Interfacial characterization of Pluronic PE9400 at biocompatible (air–water and limonene–water) interfaces

In this work, we provide an accurate characterization of non-ionic triblock copolymer Pluronic PE9400 at the air–water and limonene–water interfaces, comprising a systematic analysis of surface tension isotherms, dynamic curves, dilatational rheology and desorption profiles. The surface pressure isotherms display two different slopes of the Π–c plot suggesting the existence of two adsorption regimes for PE9400 at both interfaces. Application of a theoretical model, which assumes the coexistence of different adsorbed states characterized by their molar areas, allows quantification of the conformational changes occurring at the adsorbed layer, indentifying differences between the conformations adopted at the air–water and the limonene–water interface.
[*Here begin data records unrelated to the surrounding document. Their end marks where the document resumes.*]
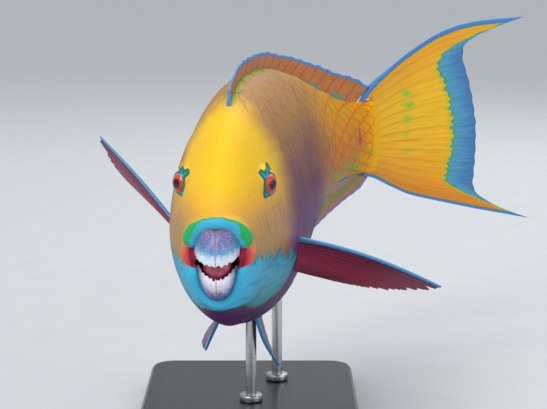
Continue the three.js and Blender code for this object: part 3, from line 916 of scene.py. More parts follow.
    def build(self) -> None:
        """Makes the four tooth plates and the flesh behind them."""
        for jaw in Jaw:
            material = self.plate_finish(jaw)
            for side in Side:
                solid = f"beak_{jaw.name.lower()}_{side.name.lower()}"
                settle(self.plate(jaw, side), material, "beak", solid)
        self.lining()

    def plate(self, jaw: Jaw, side: Side) -> bpy.types.Object:
        """Makes one fused tooth plate.

        Args:
            jaw: Which jaw it grows from.
            side: Which side of the seam it is on.

        Returns:
            The plate, with V from its cutting edge to its root.
        """
        upper = jaw is Jaw.UPPER
        rows, columns = 30, 44
        u, v = np.meshgrid(np.linspace(0, 1, columns), np.linspace(0, 1, rows))
        turn = u * (1.4 if upper else 1.3)
        rng = np.random.default_rng(3 + jaw.value * 2 + side.value)
        teeth = np.interp(u[0], np.linspace(0, 1, 23), rng.uniform(-1, 1, 23)) * 0.03
        teeth = teeth + 0.02 * np.cos(u[0] * math.pi * 11)
        edge = lerp(*(self.upper_edge if upper else self.lower_edge), np.cos(turn[0]) ** 2)
        edge = edge - jaw.value * (teeth + 0.01)
        root = 1.2 if upper else -1.3
        rise = lerp(edge[None, :], root, v)
        crown = 0.5 * smooth(v, 0.14, 0.0) + 0.22 * smooth(u, 0.04, 0.0)
        points = self.beak_point(side.value * turn, rise, crown)
        points[:, 0, 0] += side.value * 0.04
        plate = sheet(f"{jaw.name.lower()}_plate_{side.name.lower()}", points)
        mark_points(plate.data, {"stout": 1 - smooth(v, 0.2, 0)})
        close(plate)
        self.face_out(plate)
        thicken(plate, (self.wall - 0.2) * MM, 0.45, -1.0)
        return plate

    def face_out(self, piece: bpy.types.Object) -> None:
        """Turns an open shell's faces away from the middle of the mouth.

        Args:
            piece: The shell.
        """
        middle = Vector(PLAN.to_world(np.array([0.0, self.beak_centre, 0.0])))
        outward = sum((p.normal.dot(p.center - middle)) * p.area for p in piece.data.polygons)
        if outward < 0:
            piece.data.flip_normals()

    def lining(self) -> None:
        """Makes the gums and the tongue, with the gape between them."""
        inset = self.upper[0] - self.lower[0] + self.wall + 0.45
        gape = self.upper_edge[1] + 0.01
        turn, rise = np.meshgrid(np.linspace(0, 2 * math.pi, 65), np.linspace(-math.pi / 2, math.pi / 2, 61))
        front = np.clip(np.cos(turn), 0, 1) ** 0.5
        dent = 4.6 * np.exp(-(((rise - gape) / 0.05) ** 2)) * front**5
        tongue = 1.3 * np.exp(-(((rise + 0.17) / 0.16) ** 2)) * front
        # The recess depth also goes on as the "dent" mark, which the gum's finish turns into painted shade.
        lining = sheet("mouth_flesh", self.beak_point(turn, rise, inset + dent - tongue), {"dent": dent})
        close(lining)
        settle(lining, self.flesh_finish(), "gum", "mouth_lining")


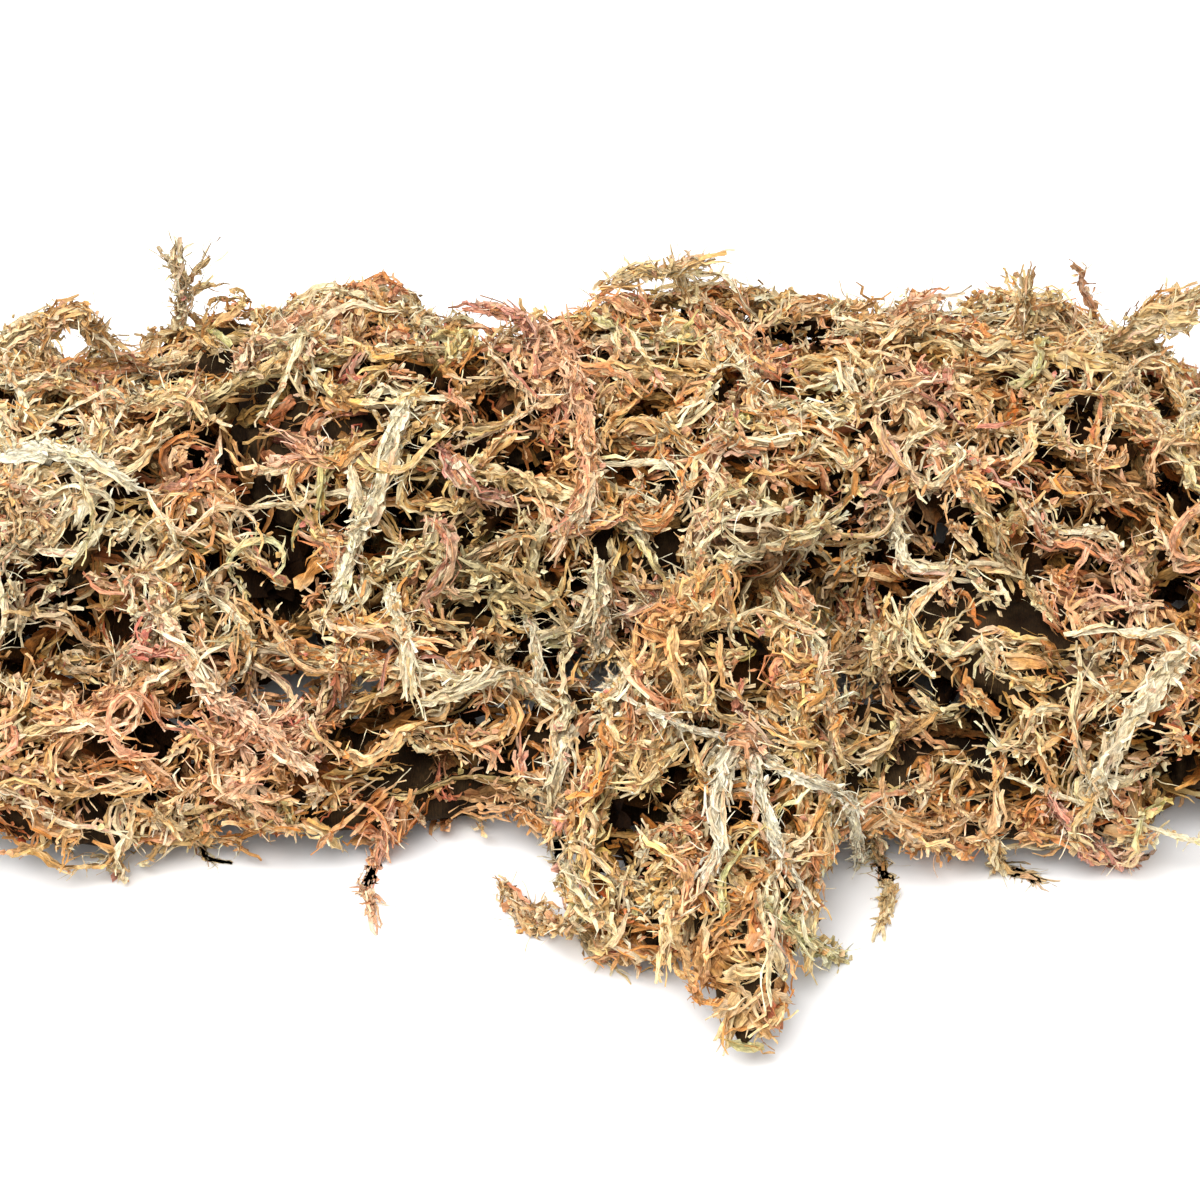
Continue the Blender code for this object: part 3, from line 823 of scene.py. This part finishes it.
def body_cover(rng, name, owner):
    """Short shoots that lie all over a tuft's body, so that it is nowhere bare."""
    points, triangles = node_mesh(name)
    corners = points[triangles]
    normals = np.cross(corners[:, 1] - corners[:, 0], corners[:, 2] - corners[:, 0])
    area = np.linalg.norm(normals, axis=-1)
    share = area * np.clip(unit(normals)[:, 2] + 0.6, COVER_LEAST, 1)
    chosen = rng.choice(len(area), COVER_COUNT, p=share / share.sum())
    weights = rng.dirichlet((1, 1, 1), COVER_COUNT)
    start = np.einsum("nw,nwx->nx", weights, corners[chosen])
    normal = unit(normals[chosen])
    heading = squared(rng.normal(0, 1, start.shape), normal)
    along = (np.arange(COVER_RINGS) - COVER_RINGS // 2) * rng.uniform(*COVER_STEP, (COVER_COUNT, 1))
    drop = along ** 2 / (2 * COVER_CURVE) + rng.uniform(0.2 * MM, 1.4 * MM, (COVER_COUNT, 1))
    line = start[:, None] + heading[:, None] * along[..., None] - normal[:, None] * drop[..., None]
    radius = rng.uniform(1.2 * MM, 2.3 * MM, (COVER_COUNT, 1)) * ends_taper(COVER_RINGS, 0.5, 0.5)
    line[..., 2] = np.maximum(line[..., 2], 0.6 * radius)
    normals = np.repeat(normal[:, None], COVER_RINGS, axis=1)
    base = patch_colours(rng, start, DEEP_SHARES)
    owners = np.full(COVER_COUNT, owner)
    return rope_stacks(Rope(rng, line, normals, radius, base, 0.1, owners), COVER)


def node_line(name):
    """A long node's centreline: the mean of its corners at each place along its length."""
    points, triangles = node_mesh(name)
    welded, index = np.unique(points.round(6), axis=0, return_inverse=True)
    corners = index.ravel()[triangles]
    neighbours = [set() for _ in welded]
    for a, b, c in corners:
        neighbours[a] |= {b, c}
        neighbours[b] |= {a, c}
        neighbours[c] |= {a, b}
    fewest = max(range(len(welded)), key=lambda k: np.linalg.norm(welded[k] - welded.mean(axis=0)))
    level, front, seen = [], {fewest}, {fewest}
    while front:
        level.append(welded[sorted(front)].mean(axis=0))
        front = {n for k in front for n in neighbours[k]} - seen
        seen |= front
    return np.array(level)


def resampled(line, step):
    """A smooth line through points, with a point every step."""
    run = np.concatenate(([0], np.cumsum(np.linalg.norm(np.diff(line, axis=0), axis=1))))
    places = np.linspace(0, run[-1], max(LEAST_RINGS, int(run[-1] / step)))
    fine = np.stack([np.interp(places, run, line[:, axis]) for axis in range(3)], axis=1)
    for _ in range(NODE_EASING):
        fine = eased(fine)
    return fine


STRAND_STEP = 1.2 * MM
STRAND_RADIUS = mm(2.0, 2.9)
STEM_STEP = 1.0 * MM
STEM_RADIUS = 0.60 * MM
STUB = CURL._replace(length=mm(1.2, 3.2), half_width=mm(0.15, 0.30))
UPRIGHT = np.array((0, 0, 1.0))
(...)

The presence of two maxima in the dilatational modulus vs. interfacial pressure importantly corroborates this conformational change from a 2D flat conformation to 3D brush one. Moreover, the dilatational response provides mechanical diferences between the interfacial layers formed at the two interfaces analyzed. Dynamic surface pressure data were transformed into a dimensionless form and fitted to another model which considers the influence of the reorganization process on the adsorption dynamics. Finally, the desorption profiles reveal that Pluronic PE9400 is irreversibly adsorbed at both interfaces regardless of the interfacial conformation and nature of the interface. The systematic characterization presented in this work provides important new findings on the interfacial properties of pluronics which can be applied in the rational development of new products, such as biocompatible limonene-based emulsions and/or microemulsions.